There’s a gaggle of little old Baptist ladies praying for his recovery. Am I going to look them in the eye and tell them they’re being stupid, or am I going to say, “thank you, that’s so sweet.”

You’ve got to hand it to dopers. They’ll step over a group of people arguing whether Superman could beat the Hulk in a fight and around a group of people discussing whether James Kirk was a better starship captain than Jean-Luc Picard to spit in the eye of someone who says “God bless you” to someone who sneezes.

Bull-fucking-shit. What usually happens is that when atheists try to talk about the cumulative effect of having to give all those small concessions to the Christian majority, jackasses come out of the woodwork to take one of concessions out of context and wildly exaggerate our reactions. It’s always “How does that little ol’ thing hurt ya, ya big crybaby?” and “Why do you want to spit in the face of little old ladies, huh?” Nobody’s spitting in the faces of little old ladies, not even in this Pit thread, let alone in real life.

“It’s not religious; it’s traditional” it’s actually very useful for those who dislike religion. “No that is part of your religion it’s just what people do in a country where your religion is popular.”

It’s our tradition not to overly annoy the Christians.

Except Elvis.

Actually, it’s not the fact that people pray that bothers me. Again, it’s the fact that they feel the need to inform me of this. Telling me that they’re gonna pray for me is just them patting themselves on the back about what a good Christian they are.

It’s not gonna wreck my day, unless I manage to strain an eye muscle when I roll my eyes.

So what is up with people who make a donation to a Catholic charity in the name of the deceased? What is that supposed to do?

If they hope you get better do you have a problem with them saying that? Should they just hope in private instead of patting themselves on the back for being just such a nice guy?

No shit!?!? Now, I’ve heard everything!

Can someone explain to me why atheists should politely accept prayer “in the spirit it was intended” but the Mormons posthumously baptize someone and all of the fires of Hades are unleashed upon their heads?

This atheist cannot really see a difference between someone saying “God bless you” and someone performing a ritual that they believe will allow you to receive God’s blessings.

Oh, no you don’t! You ain’t unloading any of your bad karma on to me! I didn’t lead you anywhere, you were there when I got there!

I suppose they think praying is good for the soul of the . . . prayor? The person praying.

It is entirely possible that when a person hears that others are praying for her, that she feels cared for by a larger group and because of that, she heals more rapidly.

Unfortunately, studies indicate otherwise, but humans are irrational beings by and large.

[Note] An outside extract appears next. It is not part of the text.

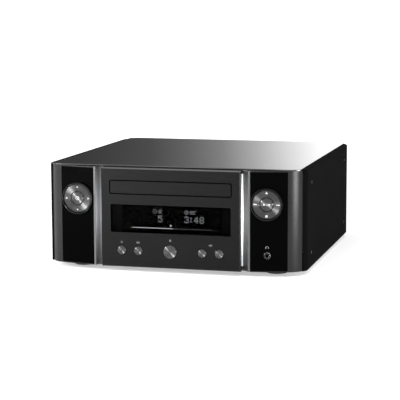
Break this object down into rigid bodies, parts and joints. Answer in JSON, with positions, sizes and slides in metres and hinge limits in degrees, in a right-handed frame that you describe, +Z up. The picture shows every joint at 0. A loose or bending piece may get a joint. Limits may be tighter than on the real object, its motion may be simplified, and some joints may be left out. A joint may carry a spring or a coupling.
{
  "type": "cd receiver",
  "caption": "Compact disc receiver: glossy black case with bowed front wings, four-way dials, a display, push buttons, a motor-driven disc tray and rear sockets.",
  "frame": {"origin": "middle of the footprint, on the surface that the feet stand on", "axes": "+X to the viewer's right, +Y to the rear, +Z up; the front faces -Y"},
  "size_m": [0.28, 0.303, 0.111],
  "materials": {
    "gloss_top": "high gloss black top plate",
    "black_case": "satin black painted steel sheet",
    "zinc_steel": "zinc-plated steel",
    "black_plastic": "matt black moulding",
    "foot_rubber": "matt black rubber",
    "circuit_board": "green circuit board with parts",
    "gloss_fascia": "gloss black moulding",
    "gloss_inlay": "deep gloss black inlay",
    "satin_silver": "satin metallic grey",
    "clear_guide": "clear light guide",
    "dark_aluminium": "black anodised, finely brushed",
    "display_black": "smoked gloss window",
    "display_glass": "display glass",
    "dial_chrome": "bright chrome ring",
    "white_plastic": "natural white gear plastic",
    "dial_black": "dark gloss pad",
    "dial_metal": "spun dark metal",
    "bright_steel": "ground steel",
    "lens_clear": "coated lens",
    "sink_aluminium": "plain aluminium",
    "jack_brass": "nickel-plated brass",
    "button_metal": "spun dark metal",
    "cap_black": "black moulded cap",
    "cap_red": "red moulded cap"
  },
  "bodies": {
    "housing": {"top_plate": "gloss_top", "cover": "black_case", "chassis": "zinc_steel", "rear_panel": "black_case", "feet": "black_plastic", "foot_pads": "foot_rubber", "front_frame": "black_plastic", "front_board": "circuit_board", "wing_left": "gloss_fascia", "wing_right": "gloss_fascia", "inlay_left": "gloss_inlay", "inlay_right": "gloss_inlay", "cheek_left": "satin_silver", "cheek_right": "satin_silver", "light_guides": "clear_guide", "centre_panel": "dark_aluminium", "display_window": "display_black", "display_module": "display_glass", "dial_bezels": "dial_chrome", "phones_jack": "dial_chrome", "loader_frame": "black_plastic", "loading_belt": "foot_rubber", "loading_motor": "zinc_steel", "traverse_plate": "zinc_steel", "guide_rods": "bright_steel", "spindle_motor": "zinc_steel", "sled_motor": "zinc_steel", "clamp_bridge": "zinc_steel", "power_supply": "circuit_board", "main_board": "circuit_board", "heat_sink": "sink_aluminium", "power_inlet": "black_plastic", "speaker_terminals": "black_plastic", "rear_jacks": "jack_brass", "network_jack": "zinc_steel"},
    "tray": {"disc_tray": "black_plastic", "tray_door": "gloss_fascia"},
    "loading_gear": {"loading_gear": "white_plastic"},
    "pulley_gear": {"pulley_gear": "white_plastic"},
    "motor_pulley": {"motor_pulley": "white_plastic"},
    "turntable": {"turntable": "black_plastic"},
    "clamp_puck": {"clamp_puck": "black_plastic"},
    "sled": {"sled": "black_plastic"},
    "lens": {"lens": "lens_clear"},
    "lead_screw": {"lead_screw": "bright_steel"},
    "gimbal_left": {"gimbal_left": "white_plastic"},
    "gimbal_right": {"gimbal_right": "white_plastic"},
    "pad_left": {"pad_left": "dial_black"},
    "pad_right": {"pad_right": "dial_black"},
    "enter_button": {"enter_button": "dial_metal"},
    "play_button": {"play_button": "dial_metal"},
    "standby_button": {"standby_button": "button_metal"},
    "source_button": {"source_button": "button_metal"},
    "open_button": {"open_button": "button_metal"},
    "volume_down_button": {"volume_down_button": "button_metal"},
    "volume_up_button": {"volume_up_button": "button_metal"},
    "cap_left_black": {"cap_left_black": "cap_black"},
    "cap_left_red": {"cap_left_red": "cap_red"},
    "cap_right_black": {"cap_right_black": "cap_black"},
    "cap_right_red": {"cap_right_red": "cap_red"}
  },
  "joints": [
    {"name": "tray_slide", "type": "slide", "parent": "housing", "child": "tray", "axis": [0, -1, 0], "range_m": [0, 0.135]},
    {"name": "loading_gear_turn", "type": "hinge", "parent": "housing", "child": "loading_gear", "pos_m": [0.0368, -0.113, 0.08], "axis": [0, 0, 1], "range_deg": [-586.98, 1]},
    {"name": "pulley_gear_turn", "type": "hinge", "parent": "housing", "child": "pulley_gear", "pos_m": [0.017, -0.113, 0.076], "axis": [0, 0, 1], "range_deg": [-1, 1256.67]},
    {"name": "motor_pulley_turn", "type": "hinge", "parent": "housing", "child": "motor_pulley", "pos_m": [-0.0206, -0.113, 0.073], "axis": [0, 0, 1], "range_deg": [-1, 4317.37]},
    {"name": "turntable_spin", "type": "hinge", "parent": "housing", "child": "turntable", "pos_m": [0, -0.0811, 0.084], "axis": [0, 0, 1], "continuous": true},
    {"name": "clamp_spin", "type": "hinge", "parent": "housing", "child": "clamp_puck", "pos_m": [0, -0.0811, 0.098], "axis": [0, 0, 1], "continuous": true},
    {"name": "sled_slide", "type": "slide", "parent": "housing", "child": "sled", "axis": [0, 1, 0], "range_m": [0, 0.035]},
    {"name": "lead_screw_turn", "type": "hinge", "parent": "housing", "child": "lead_screw", "pos_m": [-0.011, -0.028, 0.0665], "axis": [0, 1, 0], "range_deg": [-1, 4201]},
    {"name": "lens_focus", "type": "slide", "parent": "sled", "child": "lens", "axis": [0, 0, 1], "range_m": [-0.0004, 0.0004], "stiffness_N_per_m": 60},
    {"name": "standby_button_press", "type": "slide", "parent": "housing", "child": "standby_button", "axis": [0, 1, 0], "range_m": [0, 0.0007], "stiffness_N_per_m": 900, "springref_m": -0.0012},
    {"name": "source_button_press", "type": "slide", "parent": "housing", "child": "source_button", "axis": [0, 1, 0], "range_m": [0, 0.0007], "stiffness_N_per_m": 900, "springref_m": -0.0012},
    {"name": "open_button_press", "type": "slide", "parent": "housing", "child": "open_button", "axis": [0, 1, 0], "range_m": [0, 0.0007], "stiffness_N_per_m": 900, "springref_m": -0.0012},
    {"name": "volume_down_button_press", "type": "slide", "parent": "housing", "child": "volume_down_button", "axis": [0, 1, 0], "range_m": [0, 0.0007], "stiffness_N_per_m": 900, "springref_m": -0.0012},
    {"name": "volume_up_button_press", "type": "slide", "parent": "housing", "child": "volume_up_button", "axis": [0, 1, 0], "range_m": [0, 0.0007], "stiffness_N_per_m": 900, "springref_m": -0.0012},
    {"name": "gimbal_left_tilt", "type": "hinge", "parent": "housing", "child": "gimbal_left", "pos_m": [-0.1019, -0.1425, 0.0756], "axis": [1, 0, 0], "range_deg": [-1.5, 1.5], "stiffness_Nm_per_rad": 0.6},
    {"name": "pad_left_tilt", "type": "hinge", "parent": "gimbal_left", "child": "pad_left", "pos_m": [-0.1019, -0.1425, 0.0756], "axis": [0, 0, 1], "range_deg": [-1.5, 1.5], "stiffness_Nm_per_rad": 0.6},
    {"name": "enter_button_press", "type": "slide", "parent": "housing", "child": "enter_button", "axis": [0, 1, 0], "range_m": [0, 0.0007], "stiffness_N_per_m": 900, "springref_m": -0.0012},
    {"name": "gimbal_right_tilt", "type": "hinge", "parent": "housing", "child": "gimbal_right", "pos_m": [0.1019, -0.1425, 0.0756], "axis": [1, 0, 0], "range_deg": [-1.5, 1.5], "stiffness_Nm_per_rad": 0.6},
    {"name": "pad_right_tilt", "type": "hinge", "parent": "gimbal_right", "child": "pad_right", "pos_m": [0.1019, -0.1425, 0.0756], "axis": [0, 0, 1], "range_deg": [-1.5, 1.5], "stiffness_Nm_per_rad": 0.6},
    {"name": "play_button_press", "type": "slide", "parent": "housing", "child": "play_button", "axis": [0, 1, 0], "range_m": [0, 0.0007], "stiffness_N_per_m": 900, "springref_m": -0.0012},
    {"name": "cap_left_black_turn", "type": "hinge", "parent": "housing", "child": "cap_left_black", "pos_m": [-0.0625, 0.145, 0.038], "axis": [0, 1, 0], "range_deg": [0, 1080]},
    {"name": "cap_left_red_turn", "type": "hinge", "parent": "housing", "child": "cap_left_red", "pos_m": [-0.0435, 0.145, 0.038], "axis": [0, 1, 0], "range_deg": [0, 1080]},
    {"name": "cap_right_black_turn", "type": "hinge", "parent": "housing", "child": "cap_right_black", "pos_m": [-0.0245, 0.145, 0.038], "axis": [0, 1, 0], "range_deg": [0, 1080]},
    {"name": "cap_right_red_turn", "type": "hinge", "parent": "housing", "child": "cap_right_red", "pos_m": [-0.0055, 0.145, 0.038], "axis": [0, 1, 0], "range_deg": [0, 1080]}
  ],
  "couplings": [
    {"joint": "loading_gear_turn", "follows": "tray_slide", "rad_per_m": -75.758},
    {"joint": "pulley_gear_turn", "follows": "tray_slide", "rad_per_m": 162.34},
    {"joint": "motor_pulley_turn", "follows": "tray_slide", "rad_per_m": 558.04},
    {"joint": "lead_screw_turn", "follows": "sled_slide", "rad_per_m": 2094.4}
  ]
}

:dubious: Seriously? It seems pretty obvious to me that there’s a significant difference between, on the one hand, briefly and slightly intruding one’s faith on a living person who doesn’t share that faith, and on the other hand, officially, ritually and permanently co-opting a dead person as a putative member of a faith they never chose in life.

Sheesh. Can you also not see a difference between being handed a military recruitment pamphlet and being drafted into the Army?

I don’t think I would care if I was drafted after I was dead.

I think the next time someone tells me “good luck”, I’m going to quote Obi-Wan Kenobi and say, “In my experience, there’s no such thing as luck, fuck you.”

Jesus, people, if this is what you think is “persecution”, and “you don’t know what it’s like being a minority, having to be silent!” you really, REALLY need to get a new hobbie. Talk about FWP.

(Right now, I’m praying that everyone will stop being jackasses. That’s EVERYONE, I don’t care what you believe or don’t believe. Fuck it.)

Good luck. If it doesn’t work, you should try sacrificing a virgin.

Would Southern Baptists (for example) really believe that just because some Mormon baptized them posthumously that they would no longer be a Southern Baptists? No? Then, as **Chimera **so kindly pointed out, why can’t they just not be dicks because people mention things they don’t believe in?